Karen began what she called "a long process" of becoming more religious, "not a quick or a fanatic changeover." She experimented with keeping kosher, observing the Sabbath, studying more Torah. "Eventually," she said, "I married my husband, and that helped me change over." While early life in Gaza was difficult even to Nissim, Karen, a fair-skinned California suburbanite, felt like a greenhorn in the nineteenth-century American West: "I used to always joke that I came from the Wild West, and I moved to the Wild West."

Karen spoke to me about her commitment to Israel in very uncertain terms. "I could never say that I was Zionist. I never felt that, sitting here, living here, I was taking some sort of stand. It was just, at the time, a place to live." After pausing for reflection, Karen concedes that perhaps they were pioneers.

"Maybe I can say I am a Zionist. I'm living here, and I've been here for over twenty-seven years now. But at [first] none of that entered my head. It wasn't the reason for us living here."

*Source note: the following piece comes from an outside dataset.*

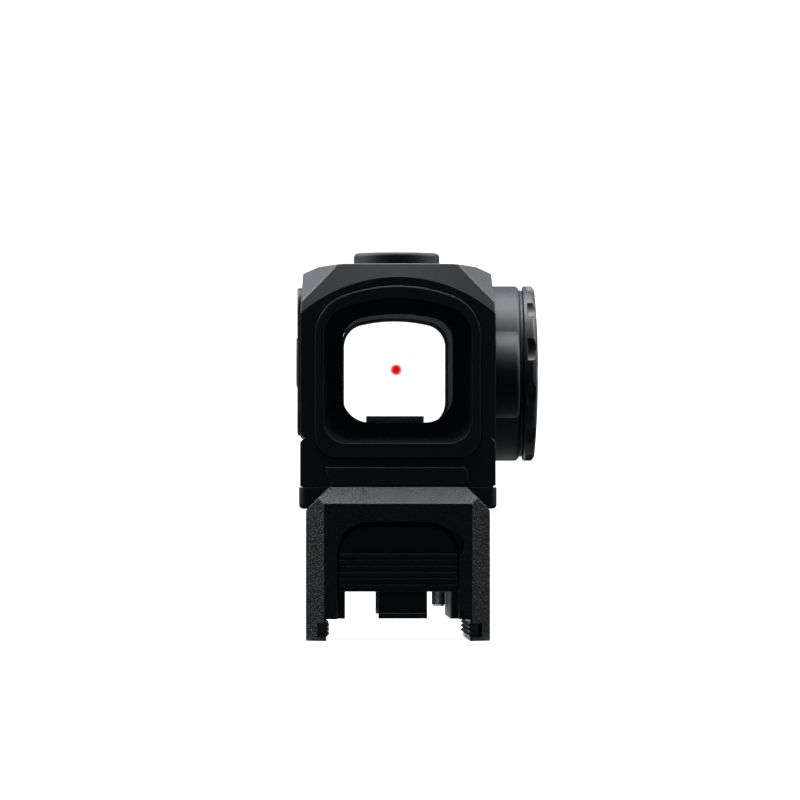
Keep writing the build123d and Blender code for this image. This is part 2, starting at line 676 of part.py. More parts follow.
def button(place_y, arms):
    """A round key with a raised bar sign: one arm for less, two for more."""
    with BuildPart() as key:
        for radius, start, end in ((BUTTON_RADIUS, BUTTON_FACE, -12.85), (4.1, -12.9, -12.45), (1.2, -12.5, -11.95)):
            with BuildSketch(Plane.YZ.offset(start)):
                with Locations((place_y, PLATE_Z)):
                    Circle(radius)
            extrude(amount=end - start)
        fillet(key.edges().group_by(Axis.X)[0], 0.25)
        with BuildSketch(Plane.YZ.offset(BUTTON_FACE)):
            for turn in range(arms):
                with Locations(Location((place_y, PLATE_Z), 90 * turn)):
                    Rectangle(3.0, 0.6)
        extrude(amount=0.2, mode=Mode.SUBTRACT)
    return key.part


with BuildPart() as up_button:
    add(button(button_places["up"], 2))
up_button.part.label = "up_button"
export_step(up_button.part, "parts/up_button.step")

with BuildPart() as down_button:
    add(button(button_places["down"], 1))
down_button.part.label = "down_button"
export_step(down_button.part, "parts/down_button.step")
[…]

Romantic Beginnings in Gaza

Before Nissim's group could move into their permanent houses in Gaza, they lived for three years on the army base of Netsarim. The group of fifteen lived as a kibbutz, which meant that instead of farming separately, they worked together, growing tomatoes, melons, cucumbers, squash, eggplant, and flowers. Each family lived in a thirty-square-meter, two-room hut, in which power outages were common and the water supply was unreliable. Nissim's recollection of 1980 sounds like my grandfather's description of 1930--no refrigerators, only ice-chests; no real roads; never-ending hours of work. "I think the community got more hours [of me] than my wife," he jokes.

The group always had at least one or two Arab workers, sometimes as many as eleven or twelve. Karen remembers having tea with them on the Sabbath and inviting them to drop by during the week. Nissim laughs about their friend Abu-Sitah. "I think nobody can understand it. And if I tell it now, it looks like a fairy tale: The babysitter of my daughter was an Arab. He used to come in the car in the morning with his camel, take my daughter--she was five, or four years old--and bring her back at noon, because I was working and her mother was working." For years, even after Nissim and Karen moved away from Netsarim, Abu Sitah would take the children on camel rides around the settlement.

I asked Nissim whether there was any hint at this time of animosity between the Israelis and their Arab neighbors. He said there was not. "I'll tell you something. Even now, if you take all the politics from there and from here, let the people live, we'll live in good friendship."

But the simplicity of relations then, in contrast to the current complexity, reminds me of the famous political cartoon of two Native Americans in San Salvador in 1492. One says to the other, "You think it's okay that these foreigners are coming to live with us?" And the other says, "How bad can it be? It's only three ships."

In 1983, Nissim, Karen, eight other families from Netsarim, and ten new families moved into Gaza's third permanent settlement, Gan Or, "Garden of Light." Twenty-five years later, the Gaza Strip would house twenty-one settlements spread over a third of the land.

Native Gazans

In the intervening years, deaths have defined and punctuated Gan Or's history--and no topic came up more in my oral-history interviews than the souring of Arab-settler relations. For Hagai, one of the four Sroussi children born in the Gaza Strip, now a twenty-four year-old student at the Technion University in Haifa, the violence was inseparable from settlement life.

In 1985, one of Gan Or's residents, Aharon Hazut, was stabbed while shopping in Khan Yunis in what his friend Gershon Perlman, who witnessed the attack, tells me was "the first terrorist incident in Khan Yunis ever." Hagai was four at the time. When he was six, the first intifada broke out, during which tensions expressed themselves mostly in the form of rock-throwing and small-scale vigilante activity.

Oddly, in his interview, Hagai didn't speak about the violence of his childhood. Instead, he remembered an idyllic youth: sliding down the sand-dunes on plastic garbage-container tops, playing basketball, walking by himself around the settlements where, to this day, most doors are unlocked. "[It was] like growing up in a greenhouse," Hagai says, using the Israeli idiom for growing up in a bubble.